IPLD is not yet ready (that's why it's still a pull request) and I don't think the implementations are ready yet (at least go-ipld isn't). Bu basically, it replaces the current protocol buffer implementation in go-ipfs/merkledag with a JSON-compatible data structure.

This data structure is free for application implementors (you for example that want to store some specific data structure) to use. If you think of your data structure in JSON, you can be sure to be able to store it in IPLD.

IPLD adds a link mechanism to allow linking IPLD documents together. A link in IPLD is represented by a JSON object like this one:

{
  "link": "<base58 hash of the linked object>"
}

This object can contain other properties you might want to store for the link.

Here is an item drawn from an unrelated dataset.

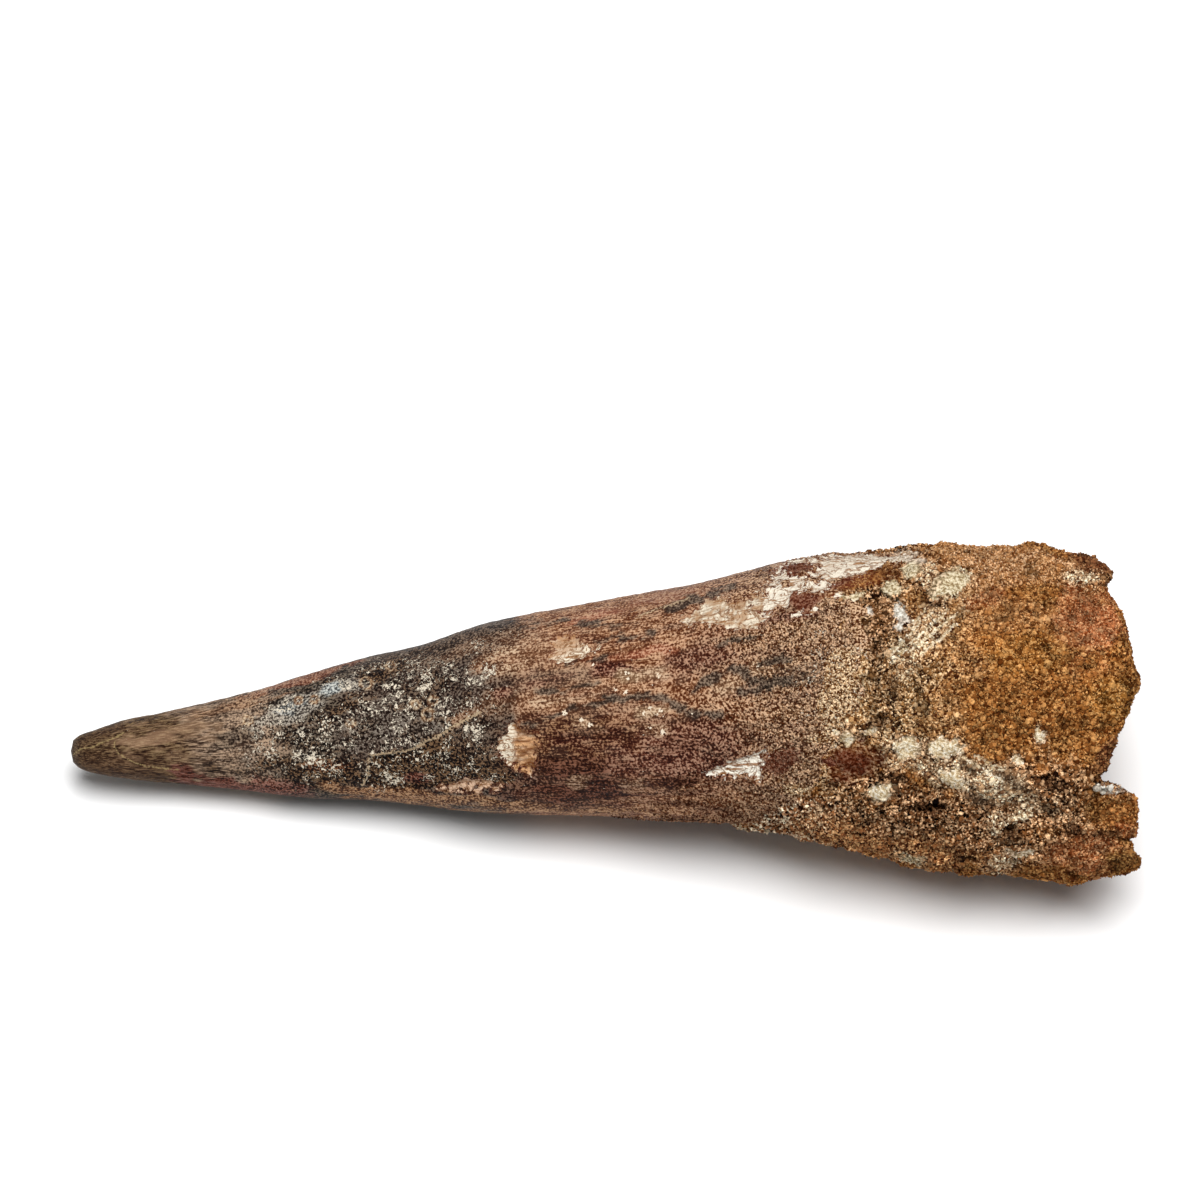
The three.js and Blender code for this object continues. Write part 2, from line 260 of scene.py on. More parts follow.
# Dark cracks through the bare dentine: their lines.
DARK_CRACKS = [
    [(54.0, 2.45), (54.9, 2.35), (55.4, 2.5)],
    [(54.1, 1.05), (55.4, 1.15), (56.7, 1.1)],
    [(53.75, 0.45), (53.8, -0.5), (53.4, -1.3)],
    [(52.3, 0.25), (53.2, 0.35), (54.3, 0.2)],
    [(61.2, 13.4), (61.35, 12.2), (61.1, 11.1)],
    [(62.4, 13.1), (61.8, 12.6), (62.3, 12.0)],
    [(58.5, 12.7), (59.6, 12.4)],
    [(79.5, -2.3), (81.2, -1.9), (82.6, -2.2), (83.4, -2.0)],
    [(82.2, -0.6), (83.0, -1.6)],
    [(81.8, -2.6), (82.6, -3.2), (83.6, -3.3)],
    [(79.6, 18.9), (79.8, 17.6), (79.5, 16.4), (79.9, 15.3)],
    [(76.9, 17.9), (78.2, 17.2), (79.6, 17.3)],
    [(81.0, 17.9), (82.3, 17.2), (83.6, 17.5)],
    [(80.4, 15.9), (81.9, 15.6), (83.2, 15.9)],
    [(45.6, -4.3), (48.0, -4.0), (50.6, -4.3)],
]
CRACK_WIDTH = 0.07
# Dark grey bands that wander over the middle: half width and line.
DARK_BANDS = [
    (0.45, [(65.0, 6.5), (68.0, 6.6), (71.0, 6.8), (72.6, 6.2), (74.0, 5.3), (75.3, 4.7), (78.6, 4.5)]),
    (
        0.55,
        [(75.4, 7.2), (76.5, 8.3), (78.2, 9.2), (80.2, 9.9)]
        + [(81.6, 9.7), (82.5, 8.7), (84.5, 8.2), (87.0, 8.6)],
    ),
    (0.45, [(87.0, 8.6), (90.5, 8.7)]),
    (0.5, [(81.2, 7.5), (83.0, 7.5), (84.8, 7.7)]),
    (0.45, [(83.6, 10.5), (85.2, 11.0), (86.6, 11.1)]),
    (0.5, [(72.4, 17.4), (75.5, 18.4), (78.1, 19.1), (80.2, 20.0)]),
    (0.2, [(54.5, 15.3), (57.0, 15.7), (60.0, 16.0)]),
    (0.4, [(61.5, 15.6), (64.5, 15.6), (66.5, 15.2)]),
    (0.3, [(63.5, 13.4), (67.0, 13.8), (70.5, 14.4)]),
    (0.25, [(60.0, 10.9), (63.0, 11.0), (65.0, 11.7)]),
    (0.35, [(56.5, 7.3), (60.0, 7.5), (64.0, 8.4)]),
    (0.3, [(60.5, 5.6), (63.5, 5.7), (65.5, 6.3)]),
    (0.25, [(54.6, 3.2), (57.0, 3.6), (59.0, 4.3)]),
    (0.2, [(78.4, 13.2), (81.0, 13.4), (83.6, 13.9)]),
]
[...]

ikreymer commented 8 years ago

@jbenet and I chatted General plan is to create an IPLD spec for WARC, once IPLD is ready. (http://bibnum.bnf.fr/WARC/WARC_ISO_28500_version1_latestdraft.pdf) and then to create an importer to ingest WARCs, perhaps as ipfs warc cmd.

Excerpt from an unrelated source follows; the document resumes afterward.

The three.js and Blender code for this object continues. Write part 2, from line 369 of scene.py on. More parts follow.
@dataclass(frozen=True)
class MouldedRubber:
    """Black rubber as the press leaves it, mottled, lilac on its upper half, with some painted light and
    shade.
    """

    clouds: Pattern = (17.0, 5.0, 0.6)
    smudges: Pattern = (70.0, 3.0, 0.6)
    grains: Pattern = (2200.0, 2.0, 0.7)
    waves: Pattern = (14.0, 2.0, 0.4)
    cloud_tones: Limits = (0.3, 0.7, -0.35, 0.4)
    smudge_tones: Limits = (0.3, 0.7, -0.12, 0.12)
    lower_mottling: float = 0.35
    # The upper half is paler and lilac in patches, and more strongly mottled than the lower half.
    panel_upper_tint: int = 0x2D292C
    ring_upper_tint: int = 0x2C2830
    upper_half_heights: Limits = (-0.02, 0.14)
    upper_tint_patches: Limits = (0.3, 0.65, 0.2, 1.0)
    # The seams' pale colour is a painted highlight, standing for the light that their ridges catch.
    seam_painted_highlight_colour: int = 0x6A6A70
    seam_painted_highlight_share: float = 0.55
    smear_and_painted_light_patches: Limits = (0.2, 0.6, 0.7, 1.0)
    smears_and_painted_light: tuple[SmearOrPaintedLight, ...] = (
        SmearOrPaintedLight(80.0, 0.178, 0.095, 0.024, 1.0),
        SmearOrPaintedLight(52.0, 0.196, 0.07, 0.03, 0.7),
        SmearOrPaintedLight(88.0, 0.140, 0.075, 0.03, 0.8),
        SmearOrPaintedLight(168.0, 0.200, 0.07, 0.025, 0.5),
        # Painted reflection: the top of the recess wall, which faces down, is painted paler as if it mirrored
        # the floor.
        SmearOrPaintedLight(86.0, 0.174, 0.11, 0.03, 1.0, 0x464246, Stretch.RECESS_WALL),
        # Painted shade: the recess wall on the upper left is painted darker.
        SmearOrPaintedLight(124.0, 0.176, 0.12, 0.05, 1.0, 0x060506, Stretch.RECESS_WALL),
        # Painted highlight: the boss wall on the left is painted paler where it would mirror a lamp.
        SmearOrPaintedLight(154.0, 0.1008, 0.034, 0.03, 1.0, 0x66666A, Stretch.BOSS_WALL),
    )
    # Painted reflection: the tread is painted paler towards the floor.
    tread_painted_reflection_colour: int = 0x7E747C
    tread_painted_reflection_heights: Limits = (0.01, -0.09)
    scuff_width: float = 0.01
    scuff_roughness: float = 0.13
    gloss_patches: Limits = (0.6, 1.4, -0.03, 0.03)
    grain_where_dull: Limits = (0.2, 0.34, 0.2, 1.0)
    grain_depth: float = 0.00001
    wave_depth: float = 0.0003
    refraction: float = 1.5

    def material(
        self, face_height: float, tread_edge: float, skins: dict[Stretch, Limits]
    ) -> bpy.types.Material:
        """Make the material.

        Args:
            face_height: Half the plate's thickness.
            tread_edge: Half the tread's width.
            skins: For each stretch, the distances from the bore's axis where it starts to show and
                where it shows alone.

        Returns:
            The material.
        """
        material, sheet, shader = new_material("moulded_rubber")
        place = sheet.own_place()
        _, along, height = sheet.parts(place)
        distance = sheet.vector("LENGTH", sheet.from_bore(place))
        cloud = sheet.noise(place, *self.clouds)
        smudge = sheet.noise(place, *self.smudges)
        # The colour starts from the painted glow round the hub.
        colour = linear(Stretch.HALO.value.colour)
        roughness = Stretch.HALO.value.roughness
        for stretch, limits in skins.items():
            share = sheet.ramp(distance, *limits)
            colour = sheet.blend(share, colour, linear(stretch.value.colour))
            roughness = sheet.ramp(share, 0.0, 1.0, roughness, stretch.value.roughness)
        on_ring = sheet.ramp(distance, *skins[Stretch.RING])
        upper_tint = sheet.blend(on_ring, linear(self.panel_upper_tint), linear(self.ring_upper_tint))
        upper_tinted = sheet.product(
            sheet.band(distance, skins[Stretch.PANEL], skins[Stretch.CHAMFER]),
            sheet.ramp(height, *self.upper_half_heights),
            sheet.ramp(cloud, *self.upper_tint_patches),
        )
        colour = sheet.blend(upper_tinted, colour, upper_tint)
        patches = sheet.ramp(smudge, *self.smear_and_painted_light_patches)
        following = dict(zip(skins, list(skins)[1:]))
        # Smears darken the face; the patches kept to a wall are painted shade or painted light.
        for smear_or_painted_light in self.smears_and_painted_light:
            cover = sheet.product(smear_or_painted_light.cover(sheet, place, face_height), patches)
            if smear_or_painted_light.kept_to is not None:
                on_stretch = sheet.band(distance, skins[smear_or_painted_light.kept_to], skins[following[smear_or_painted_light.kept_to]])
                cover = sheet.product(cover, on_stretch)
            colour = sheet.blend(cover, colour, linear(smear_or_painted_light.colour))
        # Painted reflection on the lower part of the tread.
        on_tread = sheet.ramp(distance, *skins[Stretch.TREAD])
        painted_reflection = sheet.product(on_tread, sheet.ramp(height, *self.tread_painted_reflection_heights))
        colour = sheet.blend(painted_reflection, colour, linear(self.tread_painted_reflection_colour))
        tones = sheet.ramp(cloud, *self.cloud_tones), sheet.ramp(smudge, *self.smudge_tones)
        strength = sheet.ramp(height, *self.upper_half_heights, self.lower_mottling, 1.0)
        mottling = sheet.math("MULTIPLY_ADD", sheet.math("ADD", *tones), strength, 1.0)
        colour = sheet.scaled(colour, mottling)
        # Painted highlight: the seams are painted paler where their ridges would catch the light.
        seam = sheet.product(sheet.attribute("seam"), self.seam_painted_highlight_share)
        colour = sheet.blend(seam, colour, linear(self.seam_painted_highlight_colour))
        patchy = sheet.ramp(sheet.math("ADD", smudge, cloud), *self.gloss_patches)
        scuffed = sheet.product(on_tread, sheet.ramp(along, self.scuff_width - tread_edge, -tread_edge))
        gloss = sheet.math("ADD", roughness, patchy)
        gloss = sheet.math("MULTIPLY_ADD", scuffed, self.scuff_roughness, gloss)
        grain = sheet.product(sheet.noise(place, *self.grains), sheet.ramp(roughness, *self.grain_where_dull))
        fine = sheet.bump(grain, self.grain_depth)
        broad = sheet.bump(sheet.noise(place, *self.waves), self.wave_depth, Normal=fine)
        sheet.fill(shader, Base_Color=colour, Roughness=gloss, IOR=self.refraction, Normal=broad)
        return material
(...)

Various ways to do it: either split HTTP payload, HTTP headers, WARC headers as separate objects linked together, or add all headers as part of IPLD structure. Probably separate objects make sense so that WARC digest entries can just be IPFS hashes.

I will look at existing spec and offer more specific thoughts.

davidar commented 8 years ago

@ikreymer SGTM :)

machawk1 commented 8 years ago

For reference @ibnesayeed and I hacked together InterPlanetary Wayback for the Archives Unleashed Hackathon in early March to get our hands dirty and experiment with WARC+IPFS interfacing.

The approach we initially took was similar to the first way @ikreymer described: we chopped up WARC files into WARC headers, HTTP headers, and HTTP payload; extracted relevant values from the WARC headers, discarding the rest; then added the temp files created from the extracted parts via a local IPFS daemon instance. It sorta worked but we hope to develop it further in a less hacky way.